A team of FBI investigators is due to arrive in Lebanon this weekend to take part in an investigation into the massive explosion that devastated Beirut earlier this month.
David Hale, the US under-secretary for political affairs, called for a thorough and transparent investigation, adding that the FBI team is taking part at the invitation of Lebanese authorities to find answers about what caused the August 4 explosion at the port which killed more than 170 people and wounded thousands.
“We can never go back to an era in which anything goes at the port or the borders of Lebanon that had to contribute to this situation,” Hale said on Saturday after visiting the port.

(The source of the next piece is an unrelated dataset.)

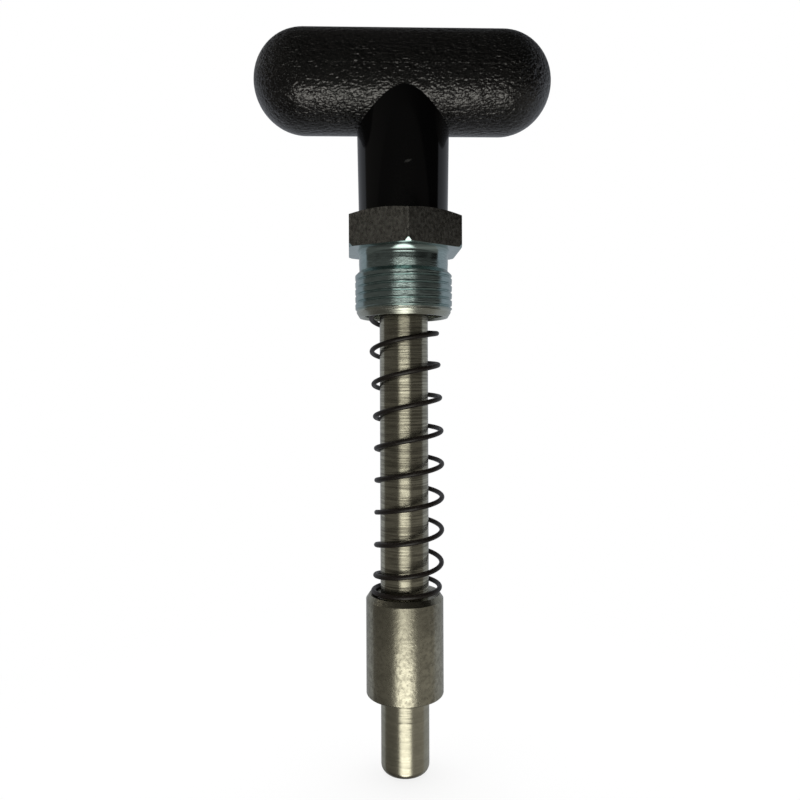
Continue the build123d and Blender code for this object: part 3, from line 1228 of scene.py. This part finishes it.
opens_at = size["Closed Turns"]
closes_at = maths(rule, "SUBTRACT", size["Turns"], size["Closed Turns"])
opened = maths(
    rule,
    "SUBTRACT",
    opened_by(maths(rule, "SUBTRACT", turn, opens_at)),
    opened_by(maths(rule, "SUBTRACT", turn, closes_at)),
)
wider = maths(rule, "SUBTRACT", size["Open Pitch"], size["Closed Pitch"])
height = maths(rule, "MULTIPLY_ADD", turn, size["Closed Pitch"], size["End Lift"])
height = maths(rule, "MULTIPLY_ADD", opened, wider, height)
print("nodes for the wire's height:", len(rule.nodes))

# %% [markdown]
# Second, the height gives the lean, from the table above. The slope of the bent line tips each
# coil, apart from the closed turns, which lie flat on the collar.


# %% The lean, and the place of each point
def lean_at(height_share):
    """How far the spring's own axis stands off the pin's, in metres."""
    rows = [(h / FREE_LENGTH, lean) for h, lean in LEAN]
    return by_table(rule, height_share, rows, LEAN_TOP, "AUTO", unit=MM)


# the slope of the bent line is measured over a fiftieth of its length
SLOPE_STEP = 0.02
# the coils' tip to the back, as a slope, and the shares of the length where it starts and is full
NOD_SLOPE, NOD_FROM, NOD_FULL = 0.05, 0.25, 0.7
# heights above the collar up to which the wire lies flat, and from which it is free to tip
FLAT_HEIGHT, FREE_HEIGHT = 1.0, 5.0
share = maths(rule, "DIVIDE", height, size["Free Length"])
lean = lean_at(share)
rise = maths(rule, "SUBTRACT", lean_at(maths(rule, "ADD", share, SLOPE_STEP)), lean)
slope = maths(rule, "DIVIDE", rise, maths(rule, "MULTIPLY", size["Free Length"], SLOPE_STEP))
angle = maths(rule, "MULTIPLY", maths(rule, "ADD", turn, size["First Turn"]), 2 * math.pi)
side = maths(rule, "MULTIPLY", maths(rule, "COSINE", angle), size["Coil Radius"])
depth = maths(rule, "MULTIPLY", maths(rule, "SINE", angle), size["Coil Radius"])
# the coils tip sideways with the bent line, and the upper ones also a little to the back
nod = add_node(
    rule,
    "ShaderNodeMapRange",
    {"Value": share, "From Min": NOD_FROM, "From Max": NOD_FULL, "To Max": NOD_SLOPE},
)["Result"]
tilt = maths(rule, "MULTIPLY_ADD", side, slope, maths(rule, "MULTIPLY", depth, nod))
free = add_node(
    rule,
    "ShaderNodeMapRange",
    {"Value": height, "From Min": FLAT_HEIGHT * MM, "From Max": FREE_HEIGHT * MM},
)["Result"]
tilt = maths(rule, "MULTIPLY", tilt, free)
place = add_node(
    rule,
    "ShaderNodeCombineXYZ",
    {
        "X": maths(rule, "ADD", side, lean),
        "Y": depth,
        "Z": maths(rule, "SUBTRACT", maths(rule, "ADD", height, size["Lower End"]), tilt),
    },
)["Vector"]
path = add_node(rule, "GeometryNodeSetPosition", {"Geometry": line["Curve"], "Position": place})
print("nodes for the wire's path:", len(rule.nodes))

# %% [markdown]
# Third, the wire's round section is swept along the path. Both ends of a real spring are ground
# flat, so that it stands square. Here the wire's points stop at the collar and at the chamber's
# floor, which leaves the same small flats.

# %% The wire round that path, and its ground ends
section = add_node(
    rule,
    "GeometryNodeCurvePrimitiveCircle",
    {"Resolution": size["Wire Sides"], "Radius": size["Wire Radius"]},
)
wire = add_node(
    rule,
    "GeometryNodeCurveToMesh",
    {"Curve": path["Geometry"], "Profile Curve": section["Curve"], "Fill Caps": True},
)
spot = add_node(
    rule, "ShaderNodeSeparateXYZ", {0: add_node(rule, "GeometryNodeInputPosition")["Position"]}
)
ground_z = maths(
    rule, "MINIMUM", maths(rule, "MAXIMUM", spot["Z"], size["Lower End"]), size["Upper End"]
)
ground = add_node(rule, "ShaderNodeCombineXYZ", {"X": spot["X"], "Y": spot["Y"], "Z": ground_z})
flat = add_node(
    rule, "GeometryNodeSetPosition", {"Geometry": wire["Mesh"], "Position": ground["Vector"]}
)
real = add_node(rule, "GeometryNodeRealizeInstances", {"Geometry": flat["Geometry"]})
dark = add_node(rule, "GeometryNodeSetMaterial", {"Geometry": real["Geometry"], "Material": WIRE})
add_node(rule, "NodeGroupOutput", {0: dark["Geometry"]})
spring_mesh = run_rule(rule, SPRING_SIZES)
spring_mesh.name = "coil_spring"
print("spring's open edges:", finish_mesh(spring_mesh, sharp_angle=40))

# %% [markdown]
# When the handle is pulled, the spring shortens between the collar and the bush. Its piece is
# attached to the spring's body in place of its solid, with a mesh of its own.

# %% Spring
coil_spring = add_object("coil_spring", spring_mesh)
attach(coil_spring, "spring")
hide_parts("spring")
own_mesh(coil_spring)

# %% [markdown]
# ## Handle
# The crossbar and the stem are one moulding, made here in two parts that a Boolean joins. The
# crossbar is a round bar with ball ends, spun about X. The thin ridge along it is where the two
# halves of its mould met. A bump would catch the light too, but the ridge is part of the mesh, so
# that it also shows in the bar's outline from above and from its ends.

# %% The crossbar, spun about X, with the ridge of the mould's parting line
CROSSBAR_RADIUS, CROSSBAR_LENGTH = 10.44, 61.3
BAR_SEGMENTS, BALL_STEPS = 96, 20
SEAM_DROP, SEAM_RIDGE, SEAM_STEP = 0.3, 0.045, 0.4
straight = CROSSBAR_LENGTH / 2 - CROSSBAR_RADIUS
ball = [(0, -CROSSBAR_LENGTH / 2)] + [
    (CROSSBAR_RADIUS * math.sin(a), -straight - CROSSBAR_RADIUS * math.cos(a))
    for a in (math.radians(90 * i / BALL_STEPS) for i in range(1, BALL_STEPS + 1))
]
bar_rows = ball + [(r, -x) for r, x in reversed(ball)]
seam_angle = math.degrees(math.asin(SEAM_DROP / CROSSBAR_RADIUS))
seams = (180 + seam_angle, 360 - seam_angle)
# the ridge needs its own narrow steps, so the even ones next to it make room
bar_angles = [360 * i / BAR_SEGMENTS for i in range(BAR_SEGMENTS)]
kept_clear = 3 * SEAM_STEP
bar_angles = [
    a for a in bar_angles if a > kept_clear and all(abs(a - s) > kept_clear for s in seams)
]
bar_angles += [s + step * SEAM_STEP for s in seams for step in (-2, -1, 0, 1, 2)]
bar_angles.sort()


def bar_ring(radius, x):
    """A ring of the crossbar at x, raised a little where an angle is on the parting line."""
    ring = []
    for degrees in bar_angles:
        raised = SEAM_RIDGE if any(abs(degrees - s) < 0.01 for s in seams) else 0
        r = radius + raised * radius / CROSSBAR_RADIUS
        a = math.radians(degrees)
        ring.append((x, r * math.cos(a), CROSSBAR_Z + r * math.sin(a)))
    return ring


crossbar = piece("crossbar", *skin([bar_ring(r, x) for r, x in bar_rows]), [GRAINED, SMOOTH], 30)

# %% [markdown]
# The stem is a post that narrows towards its foot, so that it can leave the lower half of its
# mould, and the foot's edge is rounded. It is one outline too, spun about Z, with the socket for
# the shaft's end and the pocket that holds the insert.

# %% The stem, spun about Z
FOOT_RADIUS, FOOT_ROUNDING, STEM_SEGMENTS = 9.2, 0.4, 120
DRAFT = math.tan(math.radians(1.0))
SOCKET_RADIUS, INSERT_RADIUS, INSERT_TOP_Z = 5.2, 6.0, 31.75
GROOVE_RADIUS, GROOVE_LOW_Z, GROOVE_HIGH_Z = 5.2, 23.25, 26.25
FOOT_Z = HEX_TOP_Z + FOOT_ROUNDING
# close rings above the rounded foot, so that its shading doesn't run up the side, then even ones
STEM_STEPS = (0.05, 0.1, *(2.4 * i for i in range(1, 12)))
stem_outline = [
    (0, INSERT_TOP_Z),
    (INSERT_RADIUS, INSERT_TOP_Z),
    (INSERT_RADIUS, GROOVE_HIGH_Z),
    (GROOVE_RADIUS, GROOVE_HIGH_Z),
    (GROOVE_RADIUS, GROOVE_LOW_Z),
    (INSERT_RADIUS, GROOVE_LOW_Z),
    (INSERT_RADIUS, SHOULDER_Z),
    (SOCKET_RADIUS, SHOULDER_Z),
    (SOCKET_RADIUS, HEX_TOP_Z),
    *arc((FOOT_RADIUS - FOOT_ROUNDING, FOOT_Z), FOOT_ROUNDING, -90, 0, 5),
    *((FOOT_RADIUS + (FOOT_Z + step - HEX_TOP_Z) * DRAFT, FOOT_Z + step) for step in STEM_STEPS),
    (0, CROSSBAR_Z),
]
stem = piece("stem", *lathe(stem_outline, STEM_SEGMENTS), [GRAINED, SMOOTH])
for face in stem.data.polygons:
    face.material_index = 1

# %% [markdown]
# The Boolean modifier joins the two, and the joined mesh is kept in place of both. It keeps each
# one's finish, grained on the bar and smooth on the stem, with the sharp line between them that the
# mould's two surfaces leave. The exact solver is chosen, because it leaves no open edges.

# %% The handle, the union of the two
union = crossbar.modifiers.new("union", "BOOLEAN")
union.operation, union.solver, union.object = "UNION", "EXACT", stem
depsgraph = bpy.context.evaluated_depsgraph_get()
handle_mesh = bpy.data.meshes.new_from_object(
    crossbar.evaluated_get(depsgraph), depsgraph=depsgraph
)
crossbar.modifiers.remove(union)
bpy.data.objects.remove(crossbar)
bpy.data.objects.remove(stem)
handle_mesh.name = "t_handle"
print("handle's open edges:", finish_mesh(handle_mesh, sharp_angle=20))
t_handle = add_object("t_handle", handle_mesh)
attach(t_handle, "pin")
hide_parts("handle")

# %% [markdown]
# ## Last steps
# The view settings keep colours as they are written.

# %% View settings
scene.view_settings.view_transform = "Standard"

French investigators are also taking part in the Lebanese-led probe.
The cause of the fire that ignited 2,750 tonnes of ammonium nitrate at Beirut’s port remains unclear.
Documents have emerged showing the country’s top leadership and security officials were aware of the chemicals stored at the port.
“We really need to make sure that there is a thorough, a transparent and credible investigation. I know that is what everyone is demanding,” Hale said.
Many Lebanese want the investigation taken out of the hands of their leaders, fearing that bickering among the long-entrenched political factions, notorious for corruption, will not allow any results to come to light that are damaging to their leadership.
Top Lebanese officials, including President Michel Aoun, have rejected calls for an independent probe, describing it as “a waste of time” that would be politicised.
Late on Friday, the leader of the powerful Hezbollah group said that he did not trust any international investigation, in a clear reference to the FBI assistance.
Hassan Nasrallah said the cause of the explosion was still unclear, adding that any international investigation would also have to clear Israel of any responsibility in the port explosion.
Israel has denied involvement and so far no evidence has emerged suggesting otherwise.
However, Aoun, who is supported by Hezbollah, has said it is one of the theories being investigated.
The explosion has fuelled popular anger and upended politics in crisis-hit Lebanon, leading to violent demonstrations and the resignation of the country’s government.
Western leaders have said they will send aid directly to the Lebanese people and that billions of dollars will not be pumped into the country before significant reforms take place.